Growth Trends in Mutual Fund Assets
The mutual fund industry in India has experienced a compound annual growth rate (CAGR) of 20% over the past decade, with an even more robust 24% growth in the last five years. In contrast, the U.S. mutual fund sector has seen a more modest 8% CAGR during the same period. Despite the impressive growth, India’s mutual fund AUM still lags behind the U.S., where it often matches or exceeds bank deposits, hovering around the 100% mark. Uday Kotak, a prominent banker, noted on social media platform X that the post-COVID era has seen a doubling of mutual fund AUM’s share of bank deposits, highlighting a structural shift in financial intermediation that fosters domestic risk capital and an equity culture.
Challenges in Financial Intermediation
The growth of India’s mutual fund industry is influenced by its unique structure of financial intermediation. Unlike many Western economies, where asset managers handle capital from pensions, insurance, and retail clients collectively, India’s system remains fragmented. Mutual funds manage only the capital they raise through their own schemes, while pension assets and insurance premiums are managed separately. This siloed approach limits the scale and flexibility of Indian asset managers, hindering their ability to compete on a global level.
Domestic Investors Taking the Lead
The rise of domestic institutional investors, particularly mutual funds, has begun to counterbalance the volatility caused by foreign portfolio investors (FPIs). In the year leading up to May 2025, domestic investors recorded net inflows of Rs 6 lakh crore, while FPIs withdrew Rs 3.1 lakh crore.
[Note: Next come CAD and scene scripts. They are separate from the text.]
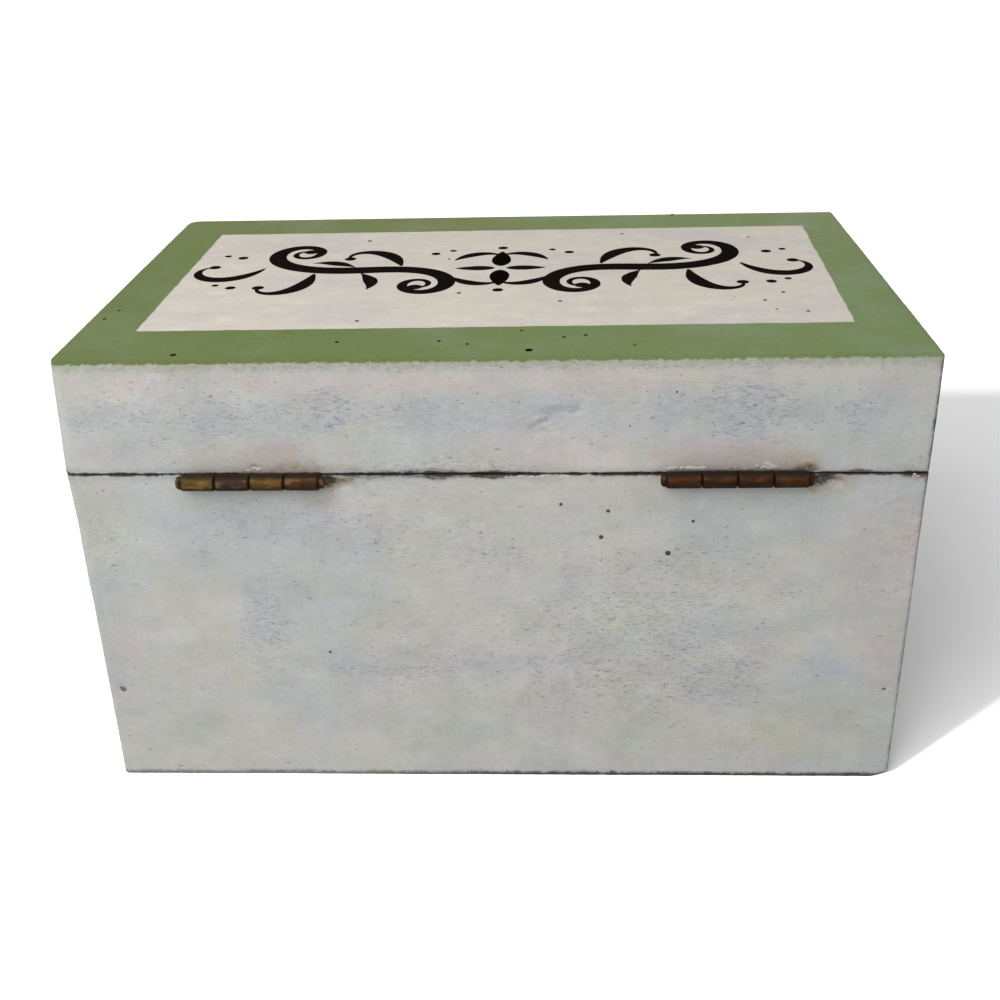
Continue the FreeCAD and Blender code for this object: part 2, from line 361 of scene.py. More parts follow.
class Shader(Graph):
    """A material's tree, which reads the piece's own place in millimetres."""

    def __init__(self, name: str) -> None:
        """Start the material with an empty tree.

        Args:
            name: The material's name.
        """
        self.material = bpy.data.materials.new(name)
        self.material.use_nodes = True
        super().__init__(self.material.node_tree)
        self.tree.nodes.clear()
        self.place = self.scaled(self.call("ShaderNodeTexCoord", pick="Object"), 1 / MM)

    def close(self, shine: float, **inputs: object) -> bpy.types.Material:
        """End the tree with its surface.

        Args:
            shine: How strongly the surface reflects.
            inputs: The surface's other inputs by name.

        Returns:
            The material.
        """
        surface = self.call("ShaderNodeBsdfPrincipled", Specular_IOR_Level=shine, **inputs)
        self.node("ShaderNodeOutputMaterial", surface)
        return self.material

    def over(self, under: Coat, upper: Coat, share: Number) -> Coat:
        """Return one coat laid over another where the share is 1."""
        rest = (self.blend(low, high, share) for low, high in zip(under[1:3], upper[1:3]))
        return Coat(self.layered(under.colour, (upper.colour, share)), *rest)

    def flakes(self, stretch: float | Sequence[float], size: Number, share: Number, shift: float,
               wobble: float = 0.35) -> Wire:
        """Scatter small marks, one at most in each cell of a random pattern.

        Args:
            stretch: How many cells a millimetre holds, on all axes or on each.
            size: The largest mark's radius, as a share of a cell.
            share: The share of the cells that hold a mark.
            shift: Moves the pattern, so that two layers differ.
            wobble: How ragged the marks are, in cells.

        Returns:
            1 on a mark and 0 off it.
        """
        bend = self.noise([item * 2.6 for item in triple(stretch)], 1.0, 0.5, shift, colour=True)
        cell = self.vector("MULTIPLY_ADD", self.place, triple(stretch), triple(shift))
        cell = self.vector("MULTIPLY_ADD", bend, triple(wobble), cell)
        made = self.node("ShaderNodeTexVoronoi", Vector=cell, Scale=1.0)
        draw, spread, strength = self.split(self.out(made, "Color"))
        reach = (spread * 0.65 + 0.35) * size
        body = self.ease(self.out(made, "Distance"), reach, reach * 0.45) * (strength * 0.6 + 0.4)
        return body * self.math("LESS_THAN", draw, share)


@dataclass(frozen=True)
class Form:
    """The outer sizes of the shut box, in millimetres, read from the solids.

    The seam was cut by hand and leans: lean_middle is how far its middle stands off its true height,
    and lean_slope how much it rises for each millimetre along X. Paint closes it by closing on each side.
    """

    half_width: float
    half_depth: float
    rim: float
    underside: float
    top: float
    lean_middle: float = -0.15
    lean_slope: float = 0.0042
    closing: float = 0.06

    @staticmethod
    def read() -> "Form":
        """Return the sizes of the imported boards."""
        (_, base_high), (lid_low, lid_high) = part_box("base_back"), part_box("lid_back")
        return Form(base_high.x / MM, base_high.y / MM, base_high.z / MM, lid_low.z / MM, lid_high.z / MM)

    @property
    def seam(self) -> float:
        """Return the height of the middle of the seam."""
        return (self.rim + self.underside) / 2

    def depths(self, x: Wire, y: Wire) -> tuple[Wire, Wire]:
        """Return how deep a place lies behind the nearer side and behind the nearer of back and front."""
        return self.half_width - abs(x), self.half_depth - abs(y)


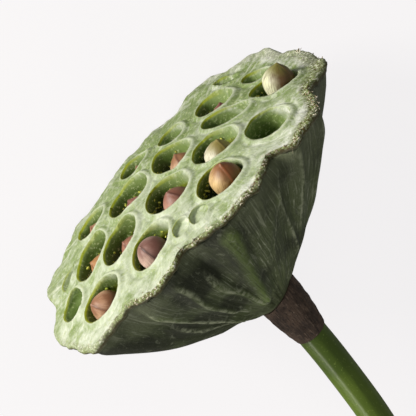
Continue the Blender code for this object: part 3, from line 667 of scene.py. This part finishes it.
def bits(places, ways, lengths, widths, thicknesses, curl):
    """Spindles in one mesh, from t along each and the angle round it: the middle line leaves its place
    along its way and curls by t squared; the half width is the root of a sine of t."""
    count = len(places)
    t = np.array([0.06, 0.3, 0.55, 0.8, 0.96])
    turn = np.arange(SIDES) / SIDES * 2 * pi
    side = np.cross(ways, directions(count))
    side /= np.linalg.norm(side, axis=1)[:, None]
    up = np.cross(ways, side)
    middle = ways[:, None] * t[:, None] + up[:, None] * (curl[:, None] * t**2)[..., None]
    middle = places[:, None] + middle * lengths[:, None, None]
    swell = np.sqrt(np.sin(pi * t))[None, :, None]
    across = side[:, None] * np.cos(turn)[None, :, None] * widths[:, None, None]
    across = across + up[:, None] * np.sin(turn)[None, :, None] * thicknesses[:, None, None]
    rings = middle[:, :, None] + across[:, None] * swell[..., None]
    ends = np.stack([places, places + (ways + up * curl[:, None]) * lengths[:, None]], axis=1)
    points = np.concatenate([rings.reshape(count, -1, 3), ends], axis=1)
    step = len(t) * SIDES
    ring = np.arange(step).reshape(len(t), SIDES)
    caps = np.concatenate([fan(step, ring[0, ::-1]), fan(step + 1, ring[-1])])
    offsets = (np.arange(count) * (step + 2))[:, None, None]
    quads = (bands(ring, turned=True)[None] + offsets).reshape(-1, 4)
    triangles = (caps[None] + offsets).reshape(-1, 3)
    return points.reshape(-1, 3), quads, triangles


# Crumbs on the walls of cells, mostly on the +X and -Y side, 2 to 7 mm down
count = CRUMBS_IN_A_CELL * len(CRUMB_CELLS)
owner = np.repeat([list(CELLS).index(name) for name in CRUMB_CELLS], CRUMBS_IN_A_CELL)
rows = np.array(list(CELLS.values()))[owner]
way = radians(-42) + random.normal(size=count) * 0.7
turned = way - np.radians(rows[:, 4])
radius = 1 / np.hypot(np.cos(turned) / (rows[:, 2] / 2), np.sin(turned) / (rows[:, 3] / 2))
down = 0.12 + 0.34 * random.random(count) ** 0.6
crumb_places, _, _ = down_the_cell(owner, radius * np.cos(way), radius * np.sin(way), down)
crumb_ways = directions(count)
crumb_sizes = 0.6 + 0.9 * random.random(count) ** 2
# Flakes and fibres along the torn side of the rim, some over its edge
flakes, fibres = 420, 12
angle = radians(TORN_MIDDLE) + np.clip(random.normal(size=flakes + fibres) * 0.75, -1.6, 1.5)
brink = round_the_rim(angle, 1)
reach = brink - 0.2 - 2.3 * random.random(flakes + fibres) ** 1.3
x, y = reach * np.cos(angle), reach * np.sin(angle)
z = face(x, y) - 0.3 - np.clip(reach - brink + 0.7, 0, 1)
rim_places = np.stack([x, y, z], axis=1)
outwards = np.stack([np.cos(angle), np.sin(angle), 0.4 + 0 * angle], axis=1)
rim_ways = directions(flakes + fibres) * (1, 1, 0.3) + 0.25 * outwards
rim_ways /= np.linalg.norm(rim_ways, axis=1)[:, None]
long = np.concatenate([random.uniform(0.4, 1.1, flakes), random.uniform(2.0, 4.5, fibres)])
broad = np.concatenate([random.uniform(0.1, 0.3, flakes), np.full(fibres, 0.04)])
flat = np.concatenate([np.full(flakes, 0.07), np.full(fibres, 0.04)])
points, quads, triangles = bits(
    np.concatenate([crumb_places, rim_places]),
    np.concatenate([crumb_ways, rim_ways]),
    np.concatenate([crumb_sizes * 1.1, long]),
    np.concatenate([crumb_sizes * 0.42, broad]),
    np.concatenate([crumb_sizes * 0.36, flat]),
    np.concatenate([random.uniform(-0.3, 0.3, count), random.uniform(-0.6, 0.6, flakes + fibres)]),
)
tone = np.concatenate([random.uniform(0, 0.4, count), random.uniform(0.6, 1, flakes + fibres)])
values = {"tone": np.repeat(tone, len(points) // len(tone))}


def dry_crumb(tree, shader):
    """Dead stamen and torn cork: matt and papery, yellow-green in the cells, brown to cream on the
    rim, with fibres 0.4 mm apart."""
    tone = add(tree, "Attribute", attribute_name="tone", out="Fac")
    fresh = add(tree, "MapRange", {0: tone, 1: 0.0, 2: 0.4})
    colour = add(tree, "Mix", {0: fresh, 6: "#7f8d24", 7: "#d9d968"}, **COLOUR)
    dried = add(tree, "MapRange", {0: tone, 1: 0.6, 2: 1.0})
    cork = add(tree, "Mix", {0: dried, 6: "#7d6234", 7: "#e9e3d0"}, **COLOUR)
    kind = add(tree, "MapRange", {0: tone, 1: 0.45, 2: 0.55})
    colour = add(tree, "Mix", {0: kind, 6: colour, 7: cork}, **COLOUR)
    tree.links.new(colour, shader.inputs["Base Color"])
    shader.inputs["Roughness"].default_value = 0.85
    place = add(tree, "TexCoord", out="Object")
    fibre = add(tree, "TexNoise", {"Vector": place, "Scale": 2500, "Detail": 2})
    rough = add(tree, "Bump", {"Strength": 0.4, "Distance": 0.0001, "Height": fibre})
    tree.links.new(rough, shader.inputs["Normal"])


crumbs = put("crumbs_and_flakes", laid(points), [quads, triangles], values)
crumbs.data.materials.append(finish("dry_stamen_and_cork", dry_crumb))
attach(crumbs, "root")


# ---- The seeds ----
# Thirteen loose nutlets, one to a cell: acorn-shaped, tip outwards, with a papery coat whose seam
# runs from the tip down one side. Each is painted paler on its side towards +X and -Y, where the
# light falls, and darker behind: painted light and shade.

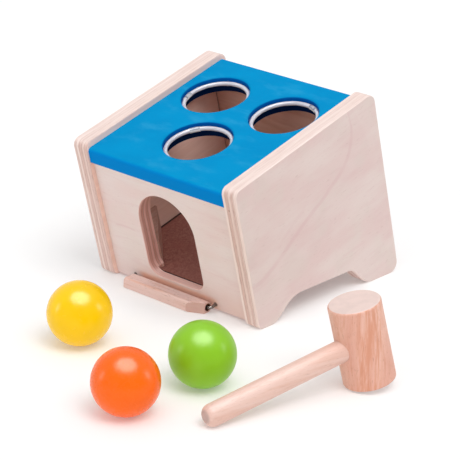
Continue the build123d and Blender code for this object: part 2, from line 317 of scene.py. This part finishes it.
def corner_line(g, depth, height, colour):
    """The shaded joint inside the box where the back panel meets a side, below the top board."""
    joint = g.between(depth, back_front - joint_width, back_front, soft=joint_width)
    below = g.ramp(height, board_under, board_under - joint_fade)
    return g.mix(g.product(joint, below), colour, joint_shadow)


def cut_edge(g, place, axis, share, stack, layers):
    """The layers on a cut edge, with pores in the dark ones and glue lines. Returns the fibres as well."""
    pale, dark = layers
    cell = cells(axis, across=26.0, along=1.1)
    fibre = g.noise(place, cell, detail=3.0, roughness=0.6)
    pore = g.noise(place, tuple(size / 4 for size in cell))
    # Painted light: edges that face up are paler, with their dark layers and glue lines faded, as if lit
    # from above.
    top_edge_painted_light = g.ramp(g.facing(upwards, tipped_turn), 0.5, 0.95, to_low=1.0, to_high=0.25)
    tone = g.product(g.levels(share, stack), top_edge_painted_light)
    edge = g.mix(tone, pale, dark)
    edge = g.tint(edge, dark, fibre, start=0.35, full=0.75, strength=0.35)
    edge = g.mix(g.product(g.ramp(pore, 0.54, 0.68, to_high=0.75), tone), edge, glue_brown)
    cycle = g.math("FRACT", g.math("MULTIPLY_ADD", share, layer_count, 0.5))
    to_glue = g.math("ABSOLUTE", g.math("SUBTRACT", cycle, 0.5))
    glue = g.product(g.ramp(to_glue, 0.10, 0.03), g.between(share, 0.1, 0.9, soft=0.02))
    glue = g.product(glue, g.ramp(fibre, 0.3, 0.6, to_low=0.2, to_high=0.85), top_edge_painted_light)
    return g.mix(glue, edge, glue_brown), fibre


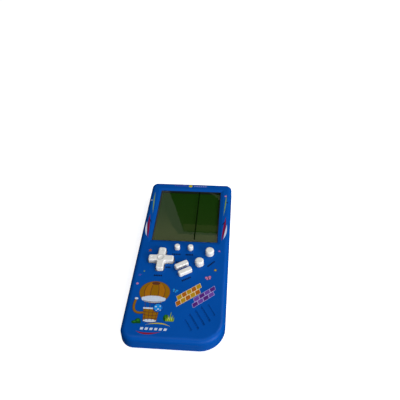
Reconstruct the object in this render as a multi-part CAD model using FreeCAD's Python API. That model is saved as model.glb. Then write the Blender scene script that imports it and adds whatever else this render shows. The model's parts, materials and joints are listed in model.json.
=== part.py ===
"""Handheld LCD block game: a flat two-shell case with a large screen over a cross pad and six keys.

Millimetres. +Z points out of the front face, +Y towards the screen end, and the origin lies on the flat
back under the middle of the case, which is how the game rests on a table.

The case splits at a seam low on its sides. The front shell carries the screen, the display, the board and
the keys, all hung from its inner face, and the rear shell carries two cells behind a sliding door.
"""

import FreeCAD, Part
import math
import os

from FreeCAD import Vector

# Case
BODY_WIDTH = 80.0
BODY_LENGTH = 178.0
SEAM_HEIGHT = 6.3
TOP_CORNER = 6.0
LEFT_CORNER = 11.0
RIGHT_CORNER = 20.0
FRONT_EDGE_RADIUS = 4.0
BACK_EDGE_RADIUS = 2.5
BACK_TAPER = 4.0
SIDE_DRAFT = 0.3
WALL = 1.8
FRONT_WALL = 1.6
BACK_WALL = 1.8
LIP_HEIGHT = 1.5
LIP_SHARE = 1.0
SEAM_BEVEL = 0.25
LIP_ROOT = 0.5
LIP_WALL_LAP = 0.2
BACK_RIB_THICKNESS = 1.0
BACK_RIB_DROP = 1.5
BACK_RIB_MARGIN = 14.0
SEAT_WALL = 0.5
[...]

This shift indicates that Indian mutual funds are no longer passive participants in market cycles; they are increasingly taking on a leadership role.
Expanding Investor Base and Geographic Reach
The mutual fund sector is also witnessing a geographic expansion beyond India’s major cities. The share of assets from “B15” citiesโthose beyond the top 15โrose to 35% in March 2025, up from 25% in March 2020. States like Telangana and Haryana have shown remarkable growth in AUM, with increases of 32.1% and 27.9%, respectively, over the past year. Additionally, the number of mutual fund investors in India has surged to 5.4 crore, an increase of nearly 90 lakh from the previous year. This growth is indicative of a more sophisticated investor base, with sectoral and thematic funds attracting the most interest.
While the Indian mutual fund industry is emerging as a significant player in the financial landscape, it still faces challenges due to its institutional design. Allowing professional managers to oversee long-term capital from pension and insurance pools could enhance the scale and diversification of India’s capital markets. As the industry continues to grow, the potential for structural reforms may help India close the gap with its global counterparts.